Wednesday, December 16, 2009

Daves Cooks the Turkey..

The main character, Dave, In Stuart McLean's short story, "Dave Cooks the Turkey", is put in charge of "looking after the turkey" to make Christmas stress free and fun again for his wife. Little did Dave know that "looking after the turkey [...] meant buying it as well as putting it in the oven." Some of the humor in this short story in created using exaggerations. When Dave couldn't find a turkey in either freezer he "unloaded both freezers to be sure." After pouring himself some scotch and pacing around the kitchen worrying Dave called himself a taxi. "At 4:00 am, with the help of a taxi driver named Mohamed, Dave found an open store" and bought himself a grade B turkey. At the time he hadn't a clue what grade B meant but it was the least of his worries, it was the last turkey in the only open store on Christmas eve. He returned home and set out to prepare the turkey as it defrosted "it became clear what grade B meant. [...] Dave's turkey looked like it had made a break from the slaughter house and dragged itself a block or two before it was captured and beaten to death." The story begins to get out of hand as Dave pours himself another scotch, starts referring to the bird as Butch, and then discovers a lock on his stove. Dave then goes to a hotel, checks in, and asks them to cook the turkey for him. This short story does a very good job of using exaggerations to create humor and teaches Dave to never underestimate the obligation of cooking the Christmas turkey.

Monday, December 14, 2009

Certain experiences mark the beggining of maturity.

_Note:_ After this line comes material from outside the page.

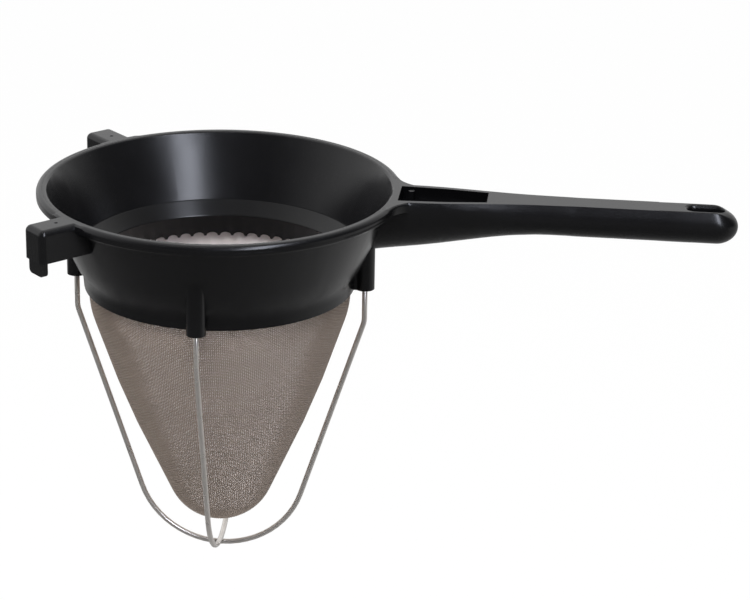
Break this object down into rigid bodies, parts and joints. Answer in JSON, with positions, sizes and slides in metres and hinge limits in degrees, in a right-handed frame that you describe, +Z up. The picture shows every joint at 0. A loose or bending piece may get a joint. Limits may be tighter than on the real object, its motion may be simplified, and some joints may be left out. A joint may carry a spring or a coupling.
{
  "type": "conical strainer",
  "caption": "Conical fine-mesh strainer with a moulded bowl, handle and pot hooks, a lift-out sieve and a wire guard.",
  "frame": {"origin": "centre of the mouth, in the plane of the rim's top", "axes": "+X along the handle, +Z up out of the mouth"},
  "size_m": [0.3865, 0.202, 0.221],
  "materials": {
    "body_plastic": "black moulded polyamide, satin",
    "ring_plastic": "black moulded polyamide, satin",
    "wire_cloth": "fine woven stainless wire",
    "guard_steel": "drawn stainless wire"
  },
  "bodies": {
    "body": {"strainer_body": "body_plastic", "guard_wire_outer": "guard_steel", "guard_wire_inner": "guard_steel"},
    "sieve": {"sieve_ring": "ring_plastic", "sieve_cone": "wire_cloth"}
  },
  "joints": [
    {"name": "sieve_lift", "type": "slide", "parent": "body", "child": "sieve", "axis": [0, 0, 1], "range_m": [0, 0.21]}
  ]
}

Certain things happen that mark the beginning of maturity. For some, maturity comes smoothly, but others encounter circumstances that thrust them into maturity. I was an individual who wasn't given a chance to mature naturally. My mother was diagnosed with cancer when I was a mere eight years old. The cancer spread fast and developed tumors in her brain. She didn't have a fleeting chance.

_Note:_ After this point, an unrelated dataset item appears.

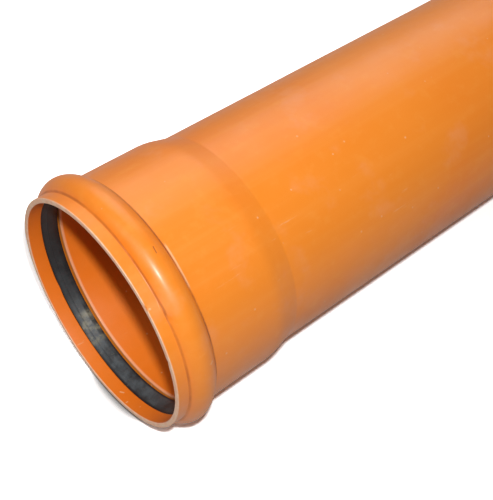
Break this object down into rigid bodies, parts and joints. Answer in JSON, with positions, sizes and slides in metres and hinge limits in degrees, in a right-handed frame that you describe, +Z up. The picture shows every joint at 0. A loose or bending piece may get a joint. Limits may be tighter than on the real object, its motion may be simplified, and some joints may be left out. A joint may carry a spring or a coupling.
{
  "type": "pvc sewer pipe",
  "caption": "Orange PVC-U drain and sewer pipe, 160 mm outside diameter, with a push-fit socket, a rubber sealing ring and a bevelled plain end.",
  "frame": {"origin": "on the floor, under the middle of the lying pipe", "axes": "+X runs along the pipe from the socket's mouth to the plain end, +Z up; the pipe lies on the swelling of its socket and on its plain end, so its own axis dips 0.59 degrees towards +X"},
  "size_m": [1.0806, 0.1816, 0.1816],
  "materials": {
    "pvc": "smooth extruded PVC, satin gloss",
    "seal_rubber": "matt moulded rubber with a grey bloom"
  },
  "bodies": {
    "root": {"pipe": "pvc", "sealing_ring": "seal_rubber"}
  },
  "joints": []
}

Now, you think that being only eight years old I wouldn't know enough about what was going on around me to be faced with the repercussions. My father would have stepped up and been strong for all of us. But with the lose of my mother, the love of his life, my father quickly fell to pieces. He was an early bird who started sleeping in till noon. He no longer ran each morning as he had in the past and my father left my mothers stuff in the closet for years.

I had a little sister, 5 years old, wondering "When is mommy coming home from her business trip?" I became a mother to my sister and a shoulder for my father. When I was eleven we started going to therapy. Though no one was fooled, my father did his best to pretend everything was perfect. Without a true mother figure my sister became a manipulative brat. She stormed around and made her demands. Dad became her victim, letting her do as she pleased.

After some time had past my dad continued on with most of his fatherly duties. I took over as many roles as I could. My roles grew as I did. I got my sister ready in the mornings and to bed at night when I was too little to help with much else. By the time I was driving I had a part-time job, and had practically raised my sister. I took her where she needed to go, packed her lunch, I did the laundry, and I cooked when I was home. With all of this and my schoolwork you can imagine I wasn't someone who had a very large social circle. I had more responsibilities and felt older than anyone I knew.

I matured at a very young age. For most, maturity is marked by new responsibilities such as getting your drivers license at age sixteen, graduating from high school at age eighteen, or moving away to university at age nineteen. But for me, maturity was marked by the lose of my mother at age eight.